The award was presented during a luncheon Thursday by Terry Williams, in his 38th year as mayor of Spencer.
“I’ve been to a number of these events going on 37 years including the last four because I have been on the Municipal League board,” McCauley said.
But this time McCauley would be in for a surprise.
Terry Williams started out with some jokes and then said the person who was being honored had been in city government for nearly 40 years.
He went on to reference closeness with veterans, work for the youth and that the “the crazy guy even bought an old theater,” according to McCauley.
“My heart just starts beating hard,” he said. “By the time he got into Traders Alley, Stockert Youth, Jawbone Park and the river trail, I knew it was me. It was quite an honor.”
McCauley said there are a number of great people associated with the WVML and the conference also included a touching tribute to Liza Dooley who stepped down as Municipal League executive director July 1 after 29 years.
“It was one of those not a dry eye in the house moments,” McCauley said.
McCauley said some of the highlights mentioned by Williams for McCauley such as the river trail speak to the work that has been ongoing for a long time.
“I’ve always been a part of the river trail going all the way back to the 90s when Pat Long and others started that project,” he said.
“Stockert is probably my most long-term closest project I have worked on. Sixteen years ago, after the county had operated Stockert for 10 years, they were going to close it up. I begged and pleaded to the council to let me intervene, go to the county and buy some time that if they would keep it afloat for the next year the city would assume ownership and operation of it.
“I think of anything I have done, that is the single thing I have ownership of that I guess I am proudest of,” he said. “Anything about the kids is worth fighting for.”
These days, McCauley is championing the fundraising efforts of SYCC — so far about $310,000 has been raised — to build a multi-purpose gym.
“The community will succeed because they have been very generous,” he said.
Just a couple hundred steps down Main Street from SYCC — and signs will soon reflect that distance — is the Colonial Theatre that is under renovation.
“The theater is a big deal,” McCauley said. “Not everybody plays sports – some folks like athletics, some are more arts oriented. Again, it’s another component for that segment of our community including kids – many of which will just walk up the street from Stockert. The point is it is only a couple hundred steps apart to the two facilities which are both largely about our kids.”

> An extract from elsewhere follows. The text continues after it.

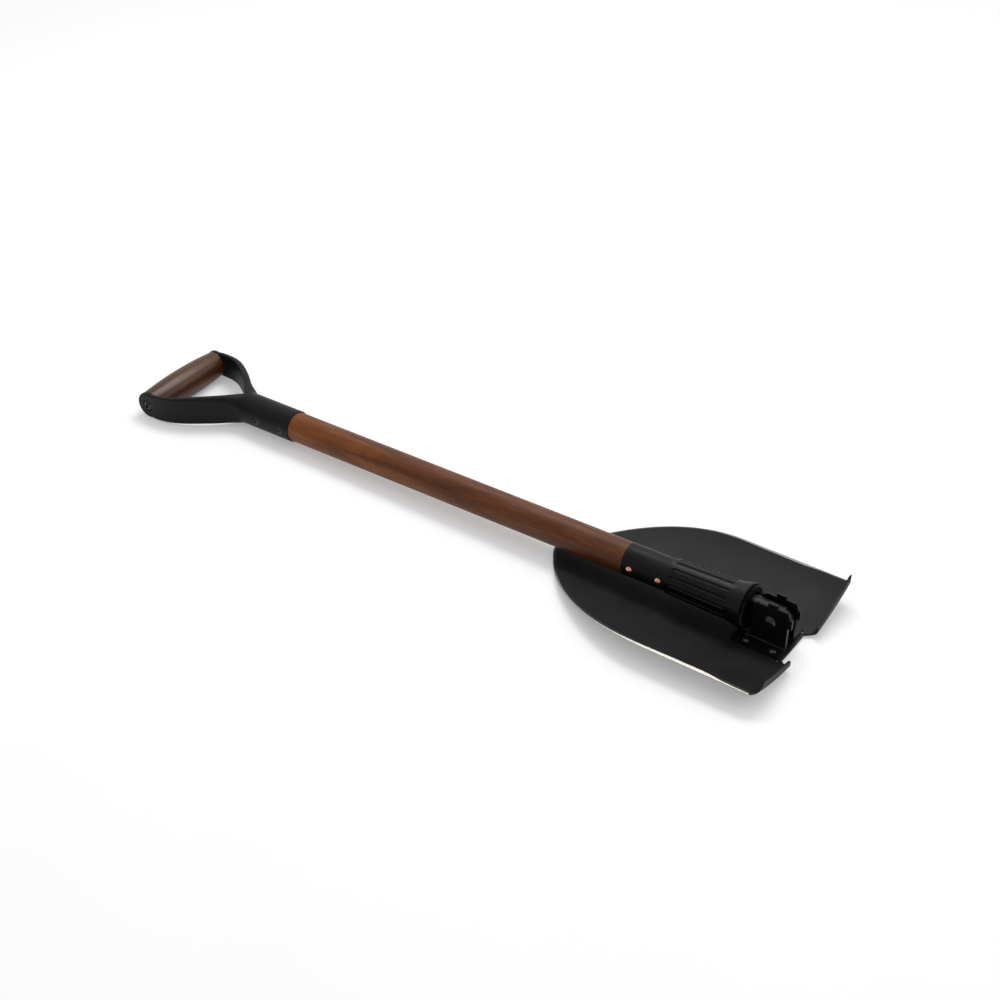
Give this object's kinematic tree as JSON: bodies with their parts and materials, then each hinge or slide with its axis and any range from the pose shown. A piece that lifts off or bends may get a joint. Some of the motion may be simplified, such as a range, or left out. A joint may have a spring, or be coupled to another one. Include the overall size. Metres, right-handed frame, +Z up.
{
  "type": "folding camp shovel",
  "caption": "Folding camp shovel with a stained wood shaft, black D-handle, twist lock collar and dished steel blade, shown folded.",
  "frame": {"origin": "bottom centre of the folded shovel's box", "axes": "+X runs along the shaft from the D-handle towards the hinge, +Y is to its left seen from the handle, +Z is up and out of the blade's hollow side as it lies folded"},
  "size_m": [0.6956, 0.17, 0.0465],
  "materials": {
    "stained_wood": "satin oil stain",
    "black_steel": "matte black powder coat",
    "black_polymer": "fine moulded grain",
    "blade_steel": "satin charcoal coat, ground edge left bare",
    "bare_steel": "machined",
    "black_fastener": "black oxide, low sheen",
    "copper": "polished copper",
    "bronze": "oiled bearing bronze"
  },
  "bodies": {
    "handle": {"wood_shaft": "stained_wood", "handle_yoke": "black_steel", "wood_grip": "stained_wood", "grip_rod": "bare_steel", "grip_screws": "black_fastener", "socket_bolts": "black_fastener", "socket_sleeve_nuts": "black_fastener", "ferrule": "black_steel", "ferrule_rivets": "copper", "hinge_stud": "bare_steel", "pivot_bush": "bronze"},
    "keyed_ring": {"keyed_washer": "bare_steel"},
    "collar": {"collar_grip": "black_polymer", "collar_nut": "bare_steel"},
    "blade_part": {"blade": "blade_steel", "left_ear": "black_steel", "right_ear": "black_steel", "ear_rivets": "bare_steel", "pivot_bolt": "black_fastener", "pivot_nut": "black_fastener", "pivot_washers": "bare_steel"}
  },
  "joints": [
    {"name": "collar_slide", "type": "slide", "parent": "handle", "child": "keyed_ring", "axis": [1, 0, 0], "range_m": [-0.0028, 0.003]},
    {"name": "collar_turn", "type": "hinge", "parent": "keyed_ring", "child": "collar", "pos_m": [0.27, 0, 0.02646], "axis": [1, 0, 0], "range_deg": [-254, 272]},
    {"name": "blade_fold", "type": "hinge", "parent": "handle", "child": "blade_part", "pos_m": [0.319, 0, 0.02646], "axis": [0, -1, 0], "range_deg": [0, 181.4]}
  ],
  "couplings": [
    {"joint": "collar_turn", "follows": "collar_slide", "rad_per_m": 1570.8}
  ]
}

Across from the Colonial Theatre is the entrance to Traders Alley.
“I’m really pleased with the Traders Alley project because of the connectedness of our pretty downtown and Jawbone Park,” McCauley said. “It makes sense to have a corridor that is worthy of the beauty of downtown and Jawbone.”
While those are visible projects, McCauley pointed to other efforts underway in Buckhannon such as the fire and police department accreditation process, the work of the planning commission which just presented the Buckhannon 2025 plan and the stabilization of finances of all the utility boards.

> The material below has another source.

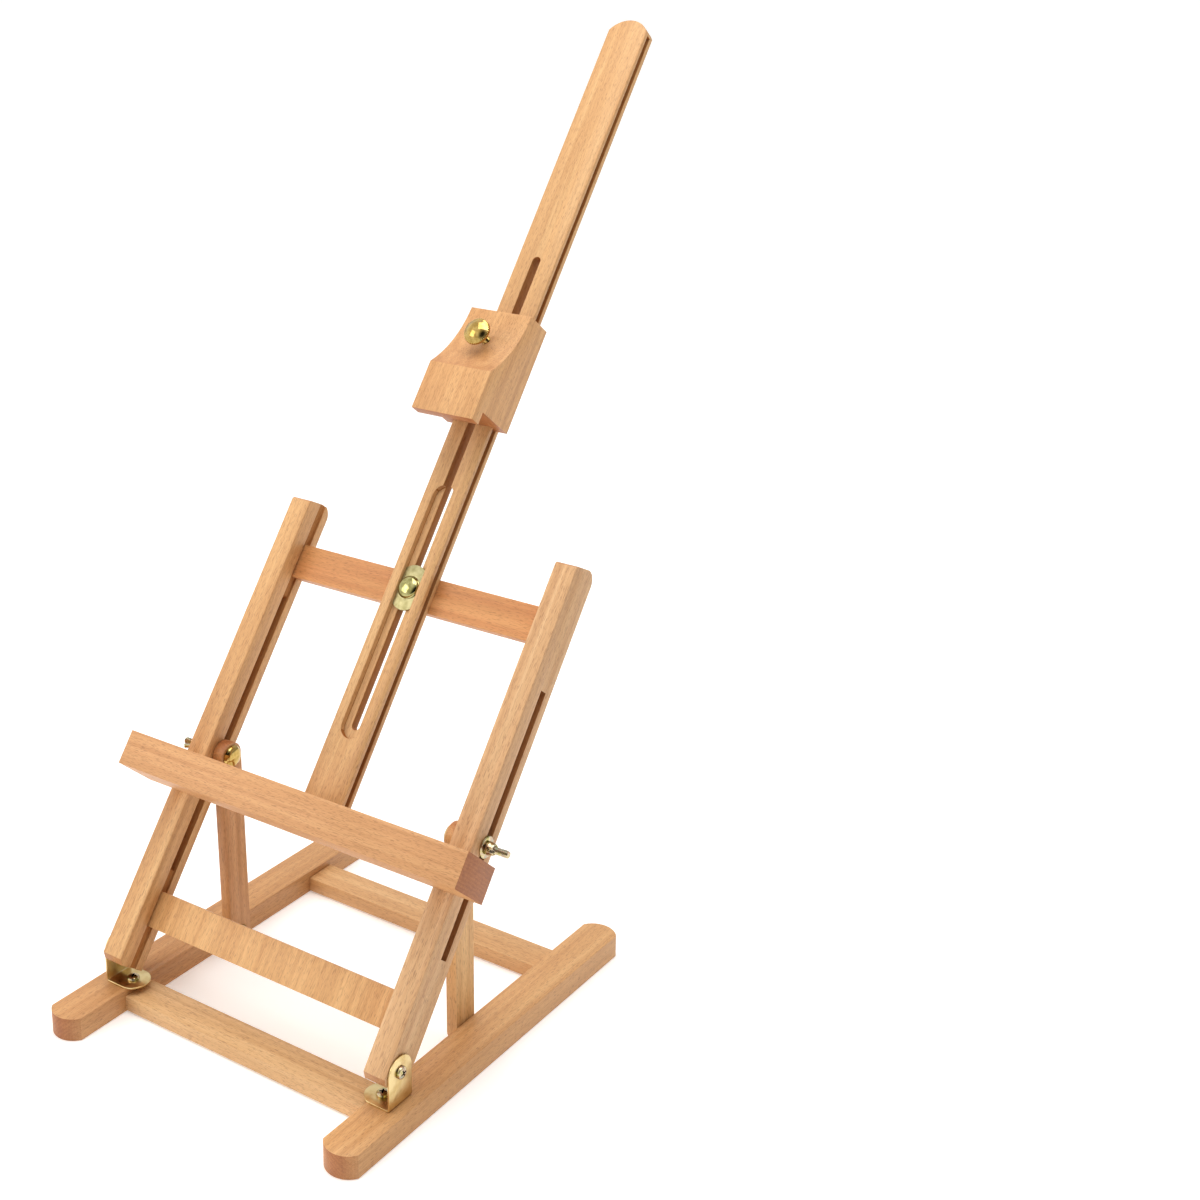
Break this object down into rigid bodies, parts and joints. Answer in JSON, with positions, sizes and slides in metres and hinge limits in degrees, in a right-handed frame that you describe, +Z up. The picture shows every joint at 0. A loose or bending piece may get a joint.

Elected as mayor in 2016, McCauley previously spent three decades as Buckhannon’s city attorney.
“I was offered the job to be the new city attorney by Bob Wallace at a luncheon attended by J.D. Hinkle Jr. in March 1983 at the Bicentennial,” McCauley said. “I accepted on the spot.”
Still, McCauley thought he would be in Buckhannon for a year or so and always intended to return to his roots in the Wheeling area.

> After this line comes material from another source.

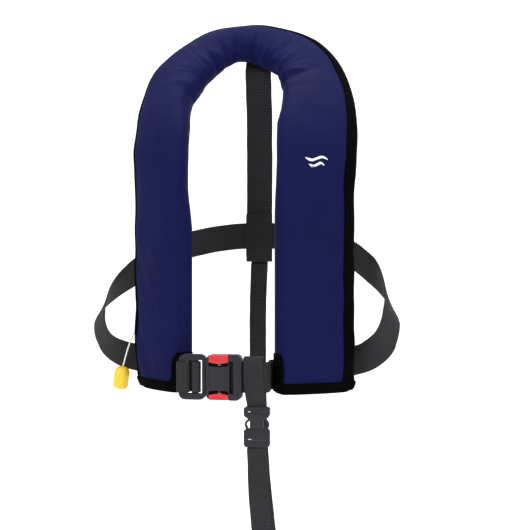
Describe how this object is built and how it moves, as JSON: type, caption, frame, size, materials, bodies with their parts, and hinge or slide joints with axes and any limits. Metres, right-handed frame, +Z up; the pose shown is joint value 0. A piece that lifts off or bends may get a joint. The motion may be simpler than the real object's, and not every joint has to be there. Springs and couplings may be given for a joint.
{
  "type": "inflatable life jacket",
  "caption": "Inflatable life jacket: padded horseshoe cover over a folded bladder, with back strap, waist belt, push-button buckle, crotch strap and pull handle.",
  "frame": {"origin": "middle of the collar's inner edge at the back, where it rests on the nape of the neck", "axes": "+Z up as worn, +X towards the wearer's left, -Y towards the front"},
  "size_m": [0.4124, 0.2597, 0.7587],
  "materials": {
    "cover_navy": "coated woven cloth, satin",
    "trim_black": "matt cloth tape",
    "lining_black": "matt knitted mesh",
    "webbing_grey": "ribbed polyester webbing",
    "buckle_plastic": "moulded, satin",
    "button_red": "moulded, semi-gloss",
    "handle_yellow": "moulded, semi-gloss",
    "cord_white": "braided",
    "bottle_steel": "satin",
    "fitting_brass": "satin",
    "seal_rubber": "matt",
    "indicator_green": "satin",
    "bladder_yellow": "coated cloth, satin"
  },
  "bodies": {
    "jacket": {"right_cover": "cover_navy", "left_cover": "cover_navy", "collar_cover": "cover_navy", "right_back_lining": "lining_black", "left_back_lining": "lining_black", "collar_back_lining": "lining_black", "right_edge_band": "trim_black", "left_edge_band": "trim_black", "collar_edge_band": "trim_black", "right_bottom_binding": "trim_black", "left_bottom_binding": "trim_black", "right_corner_patch": "trim_black", "left_corner_patch": "trim_black", "right_belt_sleeve": "lining_black", "left_belt_sleeve": "lining_black", "waist_belt": "webbing_grey", "back_strap": "webbing_grey", "back_strap_loop": "webbing_grey", "crotch_loop": "webbing_grey", "crotch_strap_back": "webbing_grey", "crotch_back_fold": "webbing_grey", "buckle_housing": "buckle_plastic", "button_spring_upper": "bottle_steel", "button_spring_lower": "bottle_steel", "crotch_clip_male": "buckle_plastic", "inflator_body": "buckle_plastic", "bottle_gasket": "seal_rubber", "pin_spring": "bottle_steel", "lever_pivot_pin": "bottle_steel", "status_clip": "indicator_green", "manifold_stem": "fitting_brass", "manifold_nut": "fitting_brass", "folded_bladder": "bladder_yellow", "oral_tube": "seal_rubber", "oral_valve": "button_red", "whistle": "handle_yellow"},
    "tongue": {"buckle_tongue": "buckle_plastic", "tongue_webbing": "webbing_grey"},
    "upper_button": {"release_button_upper": "button_red"},
    "lower_button": {"release_button_lower": "button_red"},
    "crotch_lower": {"crotch_clip_female": "buckle_plastic", "crotch_strap_front": "webbing_grey", "crotch_strap_tail": "webbing_grey"},
    "prong_left": {"crotch_prong_left": "buckle_plastic"},
    "prong_right": {"crotch_prong_right": "buckle_plastic"},
    "pull_handle": {"pull_cord": "cord_white", "pull_toggle": "handle_yellow"},
    "lever": {"firing_lever": "handle_yellow"},
    "striker": {"firing_pin": "fitting_brass"},
    "bottle": {"gas_bottle": "bottle_steel"},
    "cartridge": {"water_cartridge": "indicator_green"},
    "tube_cap": {"oral_cap": "seal_rubber"}
  },
  "joints": [
    {"name": "waist_buckle_release", "type": "slide", "parent": "jacket", "child": "tongue", "axis": [-1, 0, 0], "range_m": [0, 0.04]},
    {"name": "upper_button_press", "type": "slide", "parent": "jacket", "child": "upper_button", "axis": [0, 0, -1], "range_m": [0, 0.004], "stiffness_N_per_m": 300, "deforming": ["button_spring_upper"]},
    {"name": "lower_button_press", "type": "slide", "parent": "jacket", "child": "lower_button", "axis": [0, 0, 1], "range_m": [0, 0.004], "stiffness_N_per_m": 300, "deforming": ["button_spring_lower"]},
    {"name": "crotch_clip_release", "type": "slide", "parent": "jacket", "child": "crotch_lower", "axis": [0, 0, -1], "range_m": [0, 0.03]},
    {"name": "left_prong_squeeze", "type": "slide", "parent": "jacket", "child": "prong_left", "axis": [-1, 0, 0], "range_m": [0, 0.0025], "stiffness_N_per_m": 400},
    {"name": "right_prong_squeeze", "type": "slide", "parent": "jacket", "child": "prong_right", "axis": [1, 0, 0], "range_m": [0, 0.0025], "stiffness_N_per_m": 400},
    {"name": "handle_pull", "type": "slide", "parent": "jacket", "child": "pull_handle", "axis": [-0.3552, -0.02, -0.9346], "range_m": [0, 0.03]},
    {"name": "lever_swing", "type": "hinge", "parent": "jacket", "child": "lever", "pos_m": [-0.1088, -0.12818, -0.37298], "axis": [-0.6947, -0.7193, 0], "range_deg": [0, 75]},
    {"name": "pin_strike", "type": "slide", "parent": "jacket", "child": "striker", "axis": [0, 0, 1], "range_m": [0, 0.004], "deforming": ["pin_spring"]},
    {"name": "bottle_unscrew", "type": "hinge", "parent": "jacket", "child": "bottle", "pos_m": [-0.0923, -0.14133, -0.28098], "axis": [0, 0, 1], "continuous": true},
    {"name": "cartridge_unscrew", "type": "hinge", "parent": "jacket", "child": "cartridge", "pos_m": [-0.08586, -0.14616, -0.39098], "axis": [0, 0, 1], "continuous": true},
    {"name": "tube_cap_pull", "type": "slide", "parent": "jacket", "child": "tube_cap", "axis": [0, 0, -1], "range_m": [0, 0.025]}
  ],
  "couplings": [
    {"joint": "lever_swing", "follows": "handle_pull", "rad_per_m": 43.63},
    {"joint": "pin_strike", "follows": "handle_pull", "ratio": 0.1333}
  ]
}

“Three months after I had leased the house that Bob had picked out for me, I bought it and the rest is history,” he said. Going on 37 years later, I’m still here. This is home.”
Jenkins emailed news of the honor Thursday afternoon and said she was very happy and proud of McCauley.
She feels McCauley was deserving of the award because of his work on the Colonial Theatre project, making larger strides with the SYCC capital campaign, focus on the arts and making the community more inclusive.
“He wants everyone to be a part of this organization,” he said.
One of the first things McCauley did after assuming the role of mayor was to remove a platform in council chambers that had the council members sitting higher than everyone else in the room.
“When he took the platform down that was in city council chambers and brought everyone down to the same level – that was symbolic that we are all doing this together,” she said. “It’s not just me. It’s not just council. We are all part of this. You are equal in this organization.”
Jenkins said that McCauley also regularly recognizes citizens through proclamations, the newly created BEST awards and other measures.
“I think more proclamations have been written in his term than in the entire life of the city,” she said.
But Jenkins said there is a change in the city too.
“If you think about what has happened in West Virginia with the loss of one of the main industries, coal, towns need to reinvent themselves to stay vital,” she said. “He’s allowing everyone to be a part of that and it makes a stronger community.”
McCauley added, “Buckhannon is a special place and this recognition is about this special place. I can’t think the Municipal League enough for recognizing it and I’m very thankful to the collaborators who nominated me.”